> [Stored data]:
————
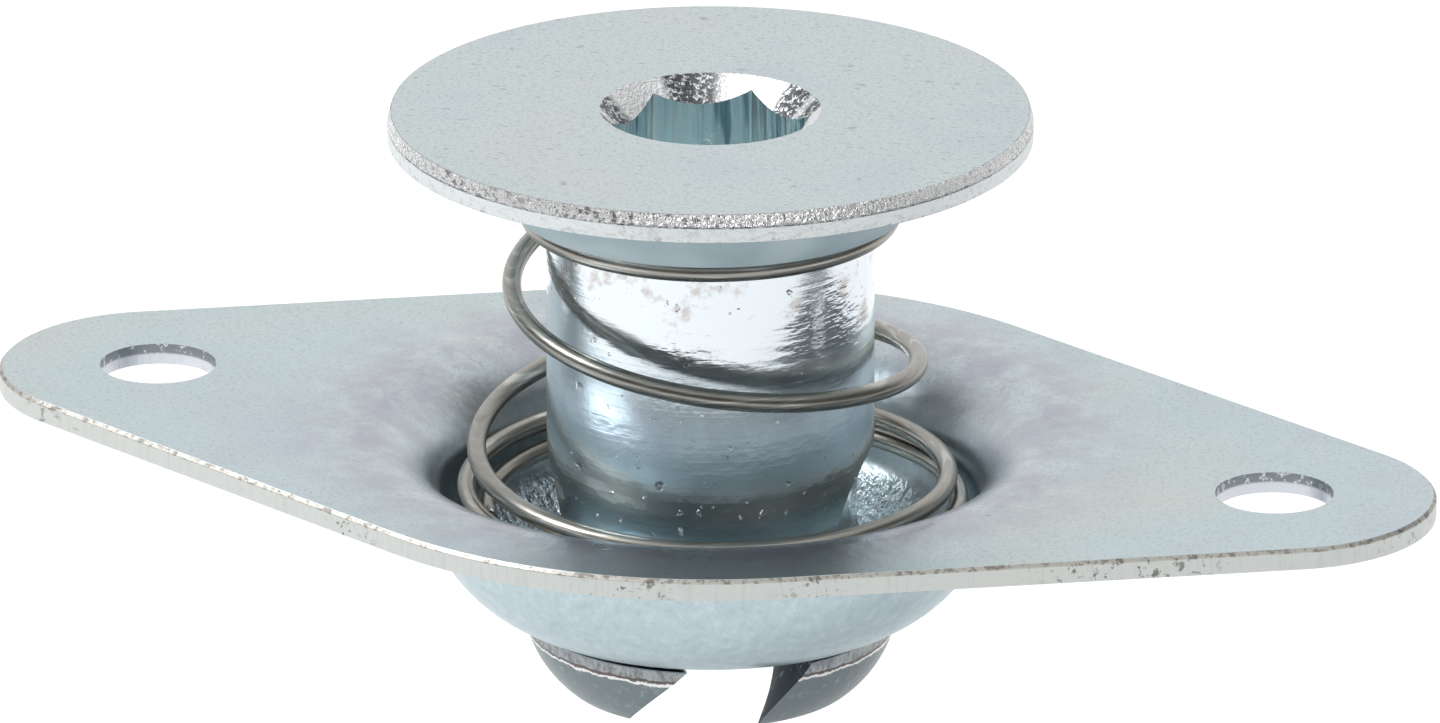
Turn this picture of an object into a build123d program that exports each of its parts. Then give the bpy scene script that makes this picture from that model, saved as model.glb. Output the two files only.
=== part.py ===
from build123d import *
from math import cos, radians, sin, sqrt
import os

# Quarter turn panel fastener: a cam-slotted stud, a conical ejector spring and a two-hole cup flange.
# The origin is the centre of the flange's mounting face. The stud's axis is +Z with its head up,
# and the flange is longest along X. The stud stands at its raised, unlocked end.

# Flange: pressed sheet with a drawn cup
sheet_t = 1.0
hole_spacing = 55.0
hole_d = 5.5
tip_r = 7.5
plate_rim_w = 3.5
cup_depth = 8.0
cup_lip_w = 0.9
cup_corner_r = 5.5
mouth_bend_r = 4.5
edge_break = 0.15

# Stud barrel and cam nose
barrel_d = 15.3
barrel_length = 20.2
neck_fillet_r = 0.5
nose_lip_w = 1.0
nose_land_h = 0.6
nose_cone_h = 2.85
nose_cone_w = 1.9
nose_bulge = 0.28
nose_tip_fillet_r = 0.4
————
> [The request]: Go through the listing above and restate it word for word.

> [Task result]:
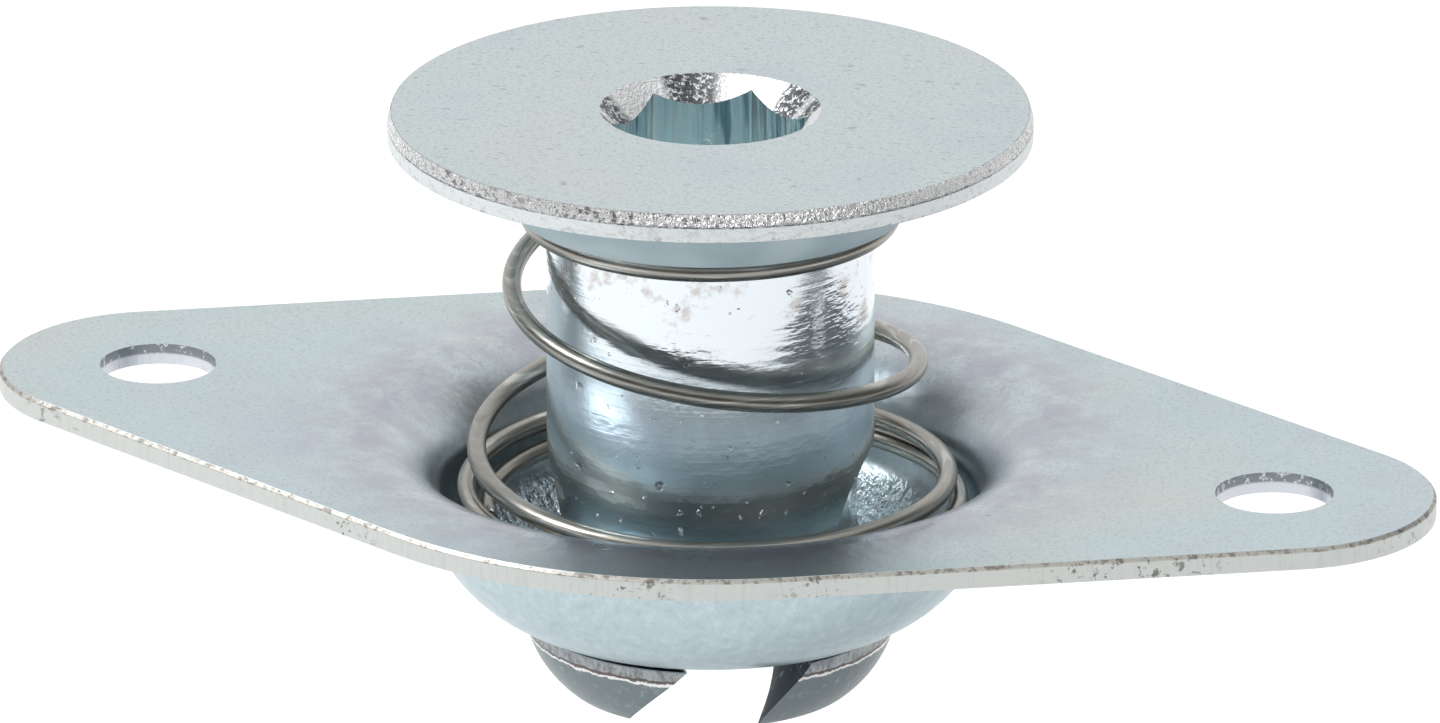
Turn this picture of an object into a build123d program that exports each of its parts. Then give the bpy scene script that makes this picture from that model, saved as model.glb. Output the two files only.
=== part.py ===
from build123d import *
from math import cos, radians, sin, sqrt
import os

# Quarter turn panel fastener: a cam-slotted stud, a conical ejector spring and a two-hole cup flange.
# The origin is the centre of the flange's mounting face. The stud's axis is +Z with its head up,
# and the flange is longest along X. The stud stands at its raised, unlocked end.

# Flange: pressed sheet with a drawn cup
sheet_t = 1.0
hole_spacing = 55.0
hole_d = 5.5
tip_r = 7.5
plate_rim_w = 3.5
cup_depth = 8.0
cup_lip_w = 0.9
cup_corner_r = 5.5
mouth_bend_r = 4.5
edge_break = 0.15

# Stud barrel and cam nose
barrel_d = 15.3
barrel_length = 20.2
neck_fillet_r = 0.5
nose_lip_w = 1.0
nose_land_h = 0.6
nose_cone_h = 2.85
nose_cone_w = 1.9
nose_bulge = 0.28
nose_tip_fillet_r = 0.4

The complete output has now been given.